In a culture of impunity the rules serve the internal logic of the system rather than whatever values ostensibly guide a country, such as those of its constitution, church or tradition...

Such a culture does not announce itself. It creeps up day by day, deal by deal, euphemism by euphemism.

And in a culture of impunity, what replaces the Constitution, precedent, values, tradition, fairness, consensus, debate and all sort of arcane stuff? Simply greed. As Michael Douglas put it in one of his movies: "Greed, for lack of a better word, is good. Greed is right. Greed works."

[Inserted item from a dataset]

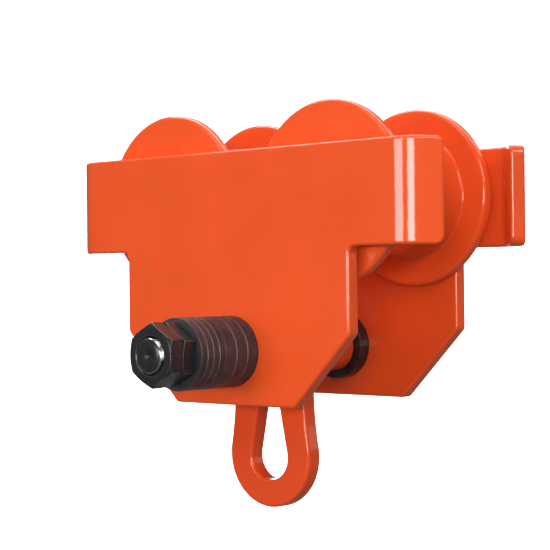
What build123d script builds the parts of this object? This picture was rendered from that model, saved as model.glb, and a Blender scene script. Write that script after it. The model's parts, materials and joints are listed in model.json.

Of course, there has always been an overabundance of greed in Washington. What is different today is the stunning lack of restraint on the avarice. The federal city has become a town without heroes, without conflict over right and wrong, with little but an endless struggle by narcissistic boomer bandits to get more money, more power, and more press than the next guy. In the chase, anything goes and the only standard is whether you win or lose.

The culture of impunity is not an exclusively Washington phenomenon, as demonstrated recently by the NYPD officers torturing a prisoner as they cried, "It's Giuliani time." Consider also that the UN estimates the worldwide drug trade accounts for 8% of the global economy -- roughly equivalent to the world automobile industry or, in this country, to all state and local government. Is it possible that such a huge industry -- alone among major economies -- lacks easy access to every statehouse and major city hall?

Still Washington sets the tone, the style, and many of the new rules under which the country increasingly functions. These are not the rules we were taught in civics but the laws of competing mobs in control what we once thought was our capital.

We are talking here of culture, not of conspiracies. If you have a strong enough culture you don't need a conspiracy. One of the reasons ethnic minorities and women continue to have such a hard time moving into the institutions of our country is precisely because there is no one to blame, no smoking gun, nothing on paper -- only the stone wall of implicit values and ingrained behavior.